There are some tricks to this that are worth knowing. If you look at
a standard woodscrew, you'll see the shank beneath the cutting threads
is smaller than the unthreaded shank below the head. Drilling pilot holes
a bit smaller than the inner diameter of the threads will ease the screw
into the wood and prevent splitting, but without a wider shank hole at
the top, the screw has no clearance to do its work.
Ideally, when joining two pieces of stock with screws, the woodscrew
selected will slide clear through the top piece, and all of the threads
will seat in the bottom piece, pulling the two together when the angled
head settles into its countersunk position. Yes, that is three pre-drilled
holes: a pilot hole, a shank hole and a countersink, and yes, it is a
pain. Even then, you may want a counter bored hole above all that, to
set in a wood plug and hide the screw head.
There are ways around this, though old-fashioned wood screws are the
strongest mechanical application you might ever need. One way around it
is to buy a set of pilot bits for the drill that incorporate pilot hole,
shank hole and countersink, all in one operation. They are pricey, and
you'd need one for each size screw you commonly use.
Another approach is to buy drywall or deck screws. They are somewhat
weaker, and have less holding power, but have a straight shank and are
usually threaded up to the head of the screw. On hardwoods, one size pilot
hole, less than the diameter of the shank, will do. On softwoods, a pilot
hole is usually not necessary at all.

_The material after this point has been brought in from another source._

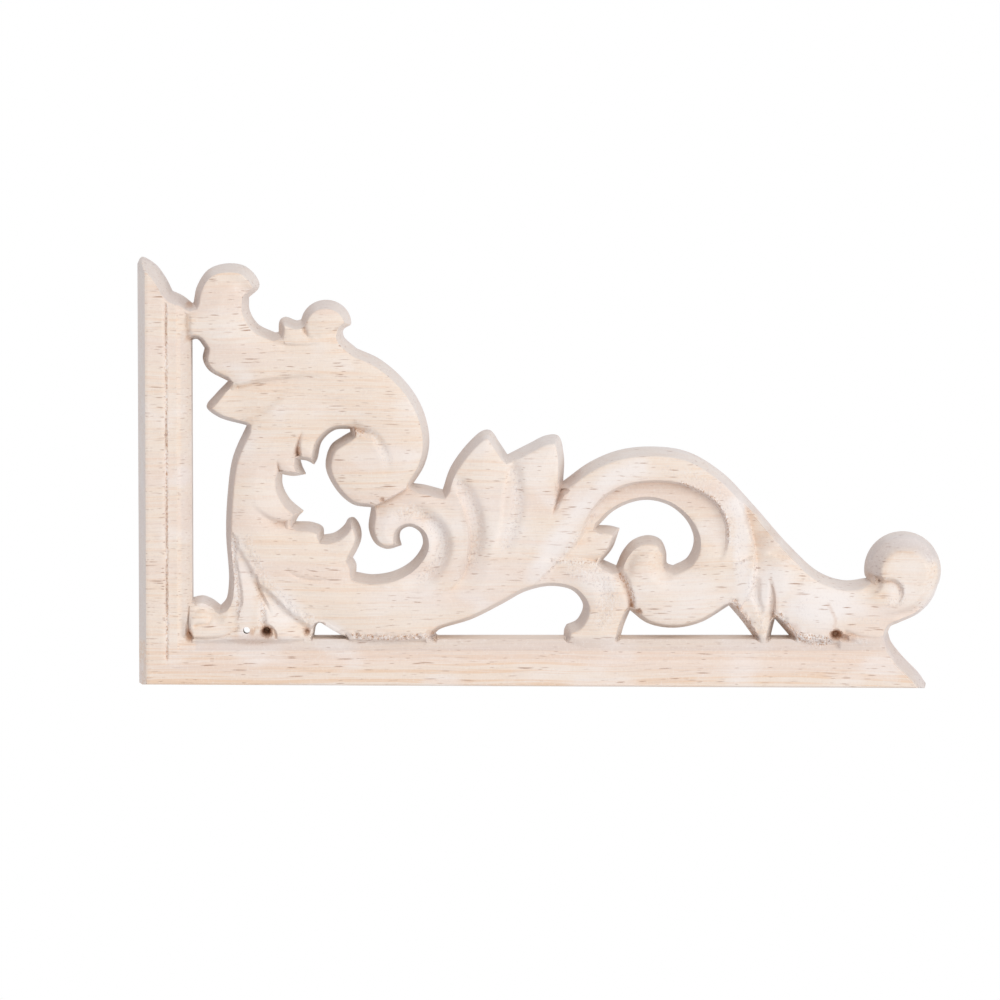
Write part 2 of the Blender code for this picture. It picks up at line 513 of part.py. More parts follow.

If you use these, clamp your wood
pieces together or the threads may push the two apart as they enter the
lower workpiece.
There are many types of screws available: pan-head screws with a straight
shank and an auger-cut tip are ideal for pocket-hole joinery, pulling
the workpieces together. There are special wood screws with serrated edges
on the threads to cut into the workpiece and avoid splitting. There are
'production' screws with a straight shank meant for use in plywood and
medium density fiberboard (MDF.) You can choose a single thread or a double-thread
screw, flat heads, bugle heads, round heads or pan heads.

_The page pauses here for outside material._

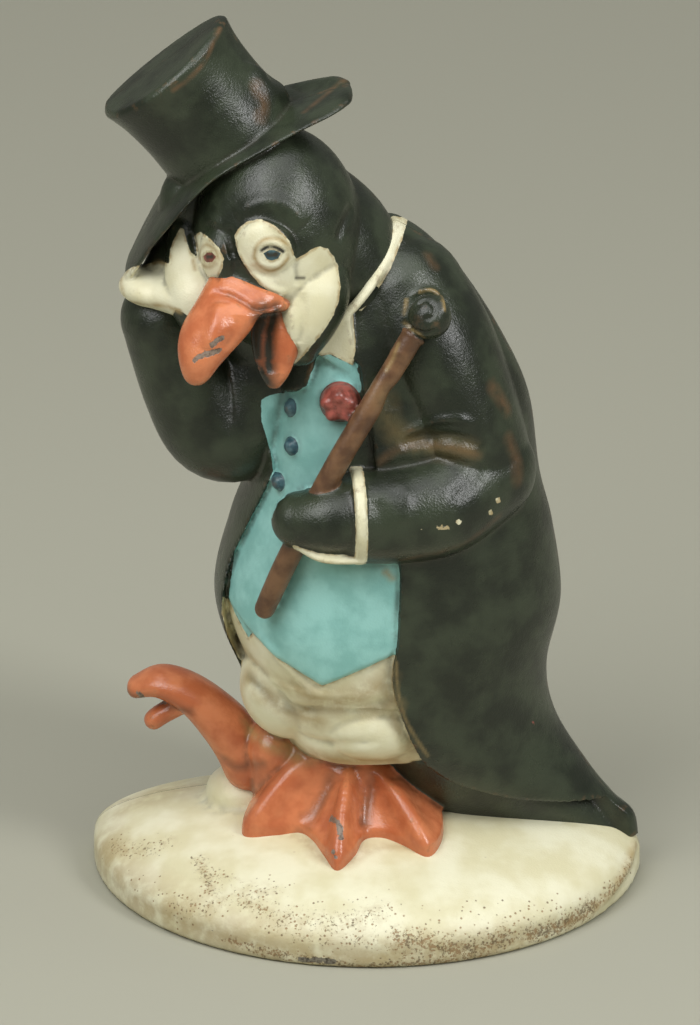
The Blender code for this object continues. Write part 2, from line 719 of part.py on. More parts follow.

In spite of the bewildering variety, there are some general rules to
keep in mind when selecting screws and their drivers. You should judge
what length screw to use by the thickness of wood you are using as a top
piece. Generally, each job requires a screw that is three times the thickness
of the wood being attached. Half-inch case sides? Use one-and-a-half inch
screws. Quarter-inch back board? Use three-quarter inch screws.

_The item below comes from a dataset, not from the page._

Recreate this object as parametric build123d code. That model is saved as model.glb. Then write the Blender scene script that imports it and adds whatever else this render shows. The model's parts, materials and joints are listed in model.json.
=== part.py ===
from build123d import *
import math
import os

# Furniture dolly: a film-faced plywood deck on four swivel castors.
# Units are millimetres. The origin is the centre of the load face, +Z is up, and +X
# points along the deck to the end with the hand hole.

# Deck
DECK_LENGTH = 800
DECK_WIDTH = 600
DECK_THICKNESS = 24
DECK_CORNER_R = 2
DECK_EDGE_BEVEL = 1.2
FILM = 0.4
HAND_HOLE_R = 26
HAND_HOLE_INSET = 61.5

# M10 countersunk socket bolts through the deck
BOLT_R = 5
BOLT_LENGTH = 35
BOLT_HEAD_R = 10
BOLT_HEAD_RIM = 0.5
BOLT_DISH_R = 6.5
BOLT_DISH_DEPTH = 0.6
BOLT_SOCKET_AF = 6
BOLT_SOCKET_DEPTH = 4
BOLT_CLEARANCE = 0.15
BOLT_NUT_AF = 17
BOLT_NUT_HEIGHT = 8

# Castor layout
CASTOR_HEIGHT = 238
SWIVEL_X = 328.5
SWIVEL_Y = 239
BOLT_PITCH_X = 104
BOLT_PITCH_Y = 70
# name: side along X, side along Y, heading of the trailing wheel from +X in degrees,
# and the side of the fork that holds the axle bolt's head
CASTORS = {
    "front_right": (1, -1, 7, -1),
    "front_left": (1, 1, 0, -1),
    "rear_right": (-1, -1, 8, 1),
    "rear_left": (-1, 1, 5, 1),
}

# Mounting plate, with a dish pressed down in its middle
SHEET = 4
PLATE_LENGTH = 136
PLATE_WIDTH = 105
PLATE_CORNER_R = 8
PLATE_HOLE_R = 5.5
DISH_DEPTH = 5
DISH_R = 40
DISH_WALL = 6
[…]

The screwdriver heads or drill bit drivers matter also. Whether straight,
Phillips or square drive, be sure the tip of the driver fits and fills
your screw head. There are different tips for different size screws, and
the way your tip seats in the screw head will determine how much power
you have to drive the screw accurately.
By hand, hold the screwdriver perpendicular to the workpiece and drive
the screw in a straight line (use short, stubby screwdrivers in tight
spaces.) When using a power drill, be sure it is a variable speed model,
go slowly, and push with some force after the screw has started itself,
so the bit won't slip out of the screw head.
It also helps to roll the screw threads in a little beeswax for lubrication.
Toilet-sealing rings, found in any hardware store with the plumbing supplies,
are an inexpensive source of beeswax. Don't use soap; it will react with
metals and stain your wood.
One last tip: brass screws are classy looking, but they are soft and
the heads strip out easily. If you want to use brass screws, first sink
a steel screw of the exact same size, remove it, and then insert your
brass screw. Brass is also best in oak, as steel screws react with its
high tannin content and lead to ugly stains on the workpiece.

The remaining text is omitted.